> **SUPPLIED MATERIAL**
********************

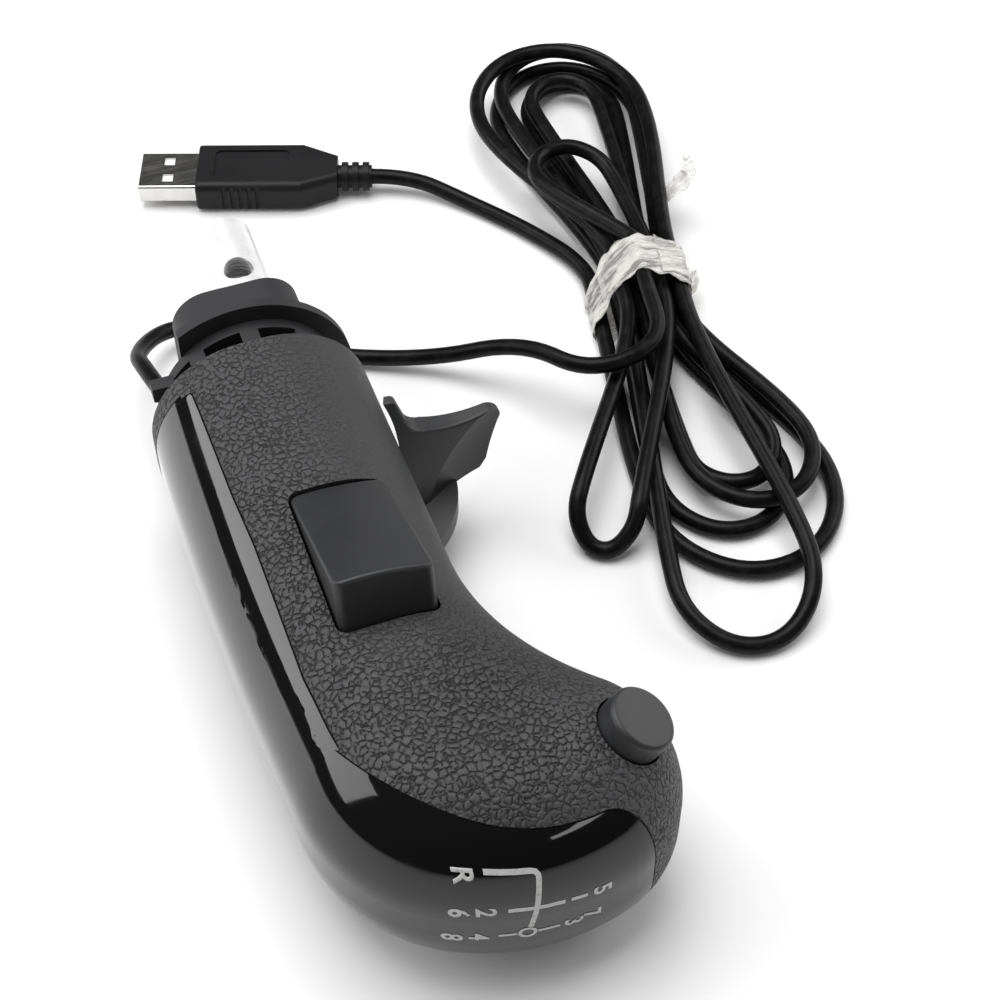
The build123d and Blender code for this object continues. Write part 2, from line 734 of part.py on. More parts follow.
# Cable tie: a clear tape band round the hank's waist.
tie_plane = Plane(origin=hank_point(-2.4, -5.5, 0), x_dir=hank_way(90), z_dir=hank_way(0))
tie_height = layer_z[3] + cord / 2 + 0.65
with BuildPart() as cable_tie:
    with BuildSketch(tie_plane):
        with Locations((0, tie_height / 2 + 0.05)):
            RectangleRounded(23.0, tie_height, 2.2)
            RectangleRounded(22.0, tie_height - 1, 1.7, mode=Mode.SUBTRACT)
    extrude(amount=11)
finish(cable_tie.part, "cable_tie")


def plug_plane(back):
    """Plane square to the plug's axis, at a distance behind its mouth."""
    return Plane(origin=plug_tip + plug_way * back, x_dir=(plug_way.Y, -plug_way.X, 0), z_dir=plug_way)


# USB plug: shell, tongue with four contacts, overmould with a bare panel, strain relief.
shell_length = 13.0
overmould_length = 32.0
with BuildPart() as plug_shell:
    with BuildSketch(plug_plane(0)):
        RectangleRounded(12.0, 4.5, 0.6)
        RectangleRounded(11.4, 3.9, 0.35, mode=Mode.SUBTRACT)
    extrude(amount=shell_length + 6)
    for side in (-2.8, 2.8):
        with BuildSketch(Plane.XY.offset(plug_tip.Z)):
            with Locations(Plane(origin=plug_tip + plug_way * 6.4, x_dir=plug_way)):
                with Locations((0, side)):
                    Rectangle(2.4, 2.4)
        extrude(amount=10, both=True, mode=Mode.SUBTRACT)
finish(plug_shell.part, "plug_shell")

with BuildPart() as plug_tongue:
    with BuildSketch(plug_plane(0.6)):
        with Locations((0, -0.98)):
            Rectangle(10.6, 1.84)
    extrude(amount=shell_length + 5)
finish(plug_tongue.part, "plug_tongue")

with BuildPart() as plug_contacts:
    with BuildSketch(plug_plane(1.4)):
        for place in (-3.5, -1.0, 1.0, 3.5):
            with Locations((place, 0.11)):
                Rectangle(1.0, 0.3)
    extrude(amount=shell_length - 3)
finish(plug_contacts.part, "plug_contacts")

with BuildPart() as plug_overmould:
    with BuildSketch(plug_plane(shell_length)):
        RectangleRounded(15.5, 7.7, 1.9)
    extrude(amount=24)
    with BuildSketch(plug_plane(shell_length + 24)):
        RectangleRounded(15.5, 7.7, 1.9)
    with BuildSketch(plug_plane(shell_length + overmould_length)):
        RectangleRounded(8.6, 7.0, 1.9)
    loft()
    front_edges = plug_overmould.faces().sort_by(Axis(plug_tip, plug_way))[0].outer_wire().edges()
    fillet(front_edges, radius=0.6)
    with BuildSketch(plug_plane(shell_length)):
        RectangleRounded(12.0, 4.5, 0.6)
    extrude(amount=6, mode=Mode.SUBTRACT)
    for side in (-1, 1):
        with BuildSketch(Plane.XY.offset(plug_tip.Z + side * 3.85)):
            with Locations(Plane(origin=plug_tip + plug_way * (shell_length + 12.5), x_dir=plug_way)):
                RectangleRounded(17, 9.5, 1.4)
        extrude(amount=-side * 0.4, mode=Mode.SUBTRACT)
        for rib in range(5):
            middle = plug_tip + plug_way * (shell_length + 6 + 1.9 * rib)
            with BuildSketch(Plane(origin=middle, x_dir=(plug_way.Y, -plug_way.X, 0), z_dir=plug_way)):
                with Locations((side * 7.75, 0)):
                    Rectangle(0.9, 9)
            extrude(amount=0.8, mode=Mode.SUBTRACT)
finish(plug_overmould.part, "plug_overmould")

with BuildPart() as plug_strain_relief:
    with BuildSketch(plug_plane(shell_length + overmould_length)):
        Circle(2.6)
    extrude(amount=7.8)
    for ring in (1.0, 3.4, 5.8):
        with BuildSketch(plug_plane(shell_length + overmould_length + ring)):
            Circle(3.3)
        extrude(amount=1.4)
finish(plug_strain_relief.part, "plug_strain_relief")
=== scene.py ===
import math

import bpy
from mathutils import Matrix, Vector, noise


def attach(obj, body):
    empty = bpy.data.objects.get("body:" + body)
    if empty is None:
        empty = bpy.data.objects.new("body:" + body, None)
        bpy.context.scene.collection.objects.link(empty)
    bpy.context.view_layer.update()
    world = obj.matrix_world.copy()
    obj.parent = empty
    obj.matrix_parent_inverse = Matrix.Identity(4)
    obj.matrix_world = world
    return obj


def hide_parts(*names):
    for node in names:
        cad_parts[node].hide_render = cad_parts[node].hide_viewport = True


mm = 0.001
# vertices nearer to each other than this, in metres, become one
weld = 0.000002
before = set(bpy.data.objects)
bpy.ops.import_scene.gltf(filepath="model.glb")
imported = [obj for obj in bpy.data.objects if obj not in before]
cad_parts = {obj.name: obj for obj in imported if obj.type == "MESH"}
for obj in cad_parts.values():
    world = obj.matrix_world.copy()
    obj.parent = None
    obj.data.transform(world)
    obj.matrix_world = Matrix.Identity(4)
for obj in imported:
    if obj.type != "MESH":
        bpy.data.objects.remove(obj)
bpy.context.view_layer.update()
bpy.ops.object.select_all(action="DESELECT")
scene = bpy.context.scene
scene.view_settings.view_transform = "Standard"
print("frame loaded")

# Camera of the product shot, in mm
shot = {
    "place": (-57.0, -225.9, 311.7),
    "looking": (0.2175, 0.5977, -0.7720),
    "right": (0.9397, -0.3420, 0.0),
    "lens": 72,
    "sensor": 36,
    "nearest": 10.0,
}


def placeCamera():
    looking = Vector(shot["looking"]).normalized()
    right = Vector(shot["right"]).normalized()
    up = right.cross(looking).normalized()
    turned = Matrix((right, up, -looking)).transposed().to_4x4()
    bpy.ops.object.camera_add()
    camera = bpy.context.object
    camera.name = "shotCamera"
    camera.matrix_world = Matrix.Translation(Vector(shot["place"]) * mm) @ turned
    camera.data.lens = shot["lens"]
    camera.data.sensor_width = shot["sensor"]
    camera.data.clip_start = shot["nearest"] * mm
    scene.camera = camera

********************

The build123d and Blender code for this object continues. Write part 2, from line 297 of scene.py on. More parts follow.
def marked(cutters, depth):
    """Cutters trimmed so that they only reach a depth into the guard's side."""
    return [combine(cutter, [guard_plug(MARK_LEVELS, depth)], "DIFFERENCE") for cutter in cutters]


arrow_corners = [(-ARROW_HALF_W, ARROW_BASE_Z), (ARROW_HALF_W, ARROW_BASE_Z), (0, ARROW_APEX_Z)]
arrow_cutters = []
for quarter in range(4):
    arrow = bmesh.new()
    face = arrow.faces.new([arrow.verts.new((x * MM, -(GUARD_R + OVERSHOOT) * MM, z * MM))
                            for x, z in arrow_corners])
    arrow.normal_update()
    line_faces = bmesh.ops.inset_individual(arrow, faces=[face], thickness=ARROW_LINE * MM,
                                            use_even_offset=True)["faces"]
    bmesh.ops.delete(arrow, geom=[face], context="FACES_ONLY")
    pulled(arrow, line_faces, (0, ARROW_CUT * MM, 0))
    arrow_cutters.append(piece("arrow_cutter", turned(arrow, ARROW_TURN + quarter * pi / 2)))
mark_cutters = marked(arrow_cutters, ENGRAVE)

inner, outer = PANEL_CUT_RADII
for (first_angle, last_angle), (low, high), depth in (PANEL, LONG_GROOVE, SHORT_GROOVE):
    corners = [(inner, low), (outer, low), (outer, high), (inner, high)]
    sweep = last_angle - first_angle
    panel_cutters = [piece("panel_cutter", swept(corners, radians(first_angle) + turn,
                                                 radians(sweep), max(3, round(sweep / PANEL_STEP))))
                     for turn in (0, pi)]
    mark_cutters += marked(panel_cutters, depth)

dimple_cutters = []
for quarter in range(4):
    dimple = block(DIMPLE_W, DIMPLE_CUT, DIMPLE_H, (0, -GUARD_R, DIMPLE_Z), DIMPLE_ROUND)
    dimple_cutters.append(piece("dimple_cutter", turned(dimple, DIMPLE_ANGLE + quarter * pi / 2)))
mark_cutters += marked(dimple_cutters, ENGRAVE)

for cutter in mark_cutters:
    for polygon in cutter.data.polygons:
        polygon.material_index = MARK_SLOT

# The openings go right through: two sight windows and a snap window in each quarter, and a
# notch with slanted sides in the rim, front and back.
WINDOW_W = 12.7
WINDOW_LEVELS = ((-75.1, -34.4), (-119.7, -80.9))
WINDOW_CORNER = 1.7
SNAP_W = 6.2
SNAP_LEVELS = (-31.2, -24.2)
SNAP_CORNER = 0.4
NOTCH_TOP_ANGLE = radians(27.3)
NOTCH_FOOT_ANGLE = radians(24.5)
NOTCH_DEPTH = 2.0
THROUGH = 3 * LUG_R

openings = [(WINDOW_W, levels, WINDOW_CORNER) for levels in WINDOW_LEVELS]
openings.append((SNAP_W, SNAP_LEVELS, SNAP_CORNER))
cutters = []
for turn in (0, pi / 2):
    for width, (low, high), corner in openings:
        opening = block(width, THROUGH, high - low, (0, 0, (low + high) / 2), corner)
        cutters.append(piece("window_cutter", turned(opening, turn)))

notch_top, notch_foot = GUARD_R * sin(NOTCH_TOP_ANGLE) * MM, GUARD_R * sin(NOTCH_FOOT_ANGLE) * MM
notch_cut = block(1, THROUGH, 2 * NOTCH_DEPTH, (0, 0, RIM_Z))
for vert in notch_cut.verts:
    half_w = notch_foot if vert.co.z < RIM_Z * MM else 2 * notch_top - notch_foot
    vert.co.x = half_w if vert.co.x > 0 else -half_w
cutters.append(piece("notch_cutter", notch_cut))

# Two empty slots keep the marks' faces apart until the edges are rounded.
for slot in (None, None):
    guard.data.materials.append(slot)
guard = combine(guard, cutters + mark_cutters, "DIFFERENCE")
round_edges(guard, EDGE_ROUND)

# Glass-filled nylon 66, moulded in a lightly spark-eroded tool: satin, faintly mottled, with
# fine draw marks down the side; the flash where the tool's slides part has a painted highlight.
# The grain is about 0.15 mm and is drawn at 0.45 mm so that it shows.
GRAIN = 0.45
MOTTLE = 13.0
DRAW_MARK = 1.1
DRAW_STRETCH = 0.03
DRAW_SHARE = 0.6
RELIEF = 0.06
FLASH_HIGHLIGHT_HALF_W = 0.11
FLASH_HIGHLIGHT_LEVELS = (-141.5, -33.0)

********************

> **TO BE DONE**
Extract exactly and only the lines above from the line containing "part.py on. More parts follow." through the line containing "return Plane(origin=plug_tip +", both end lines included.

> **SOLUTION**
The build123d and Blender code for this object continues. Write part 2, from line 734 of part.py on. More parts follow.
# Cable tie: a clear tape band round the hank's waist.
tie_plane = Plane(origin=hank_point(-2.4, -5.5, 0), x_dir=hank_way(90), z_dir=hank_way(0))
tie_height = layer_z[3] + cord / 2 + 0.65
with BuildPart() as cable_tie:
    with BuildSketch(tie_plane):
        with Locations((0, tie_height / 2 + 0.05)):
            RectangleRounded(23.0, tie_height, 2.2)
            RectangleRounded(22.0, tie_height - 1, 1.7, mode=Mode.SUBTRACT)
    extrude(amount=11)
finish(cable_tie.part, "cable_tie")


def plug_plane(back):
    """Plane square to the plug's axis, at a distance behind its mouth."""
    return Plane(origin=plug_tip + plug_way * back, x_dir=(plug_way.Y, -plug_way.X, 0), z_dir=plug_way)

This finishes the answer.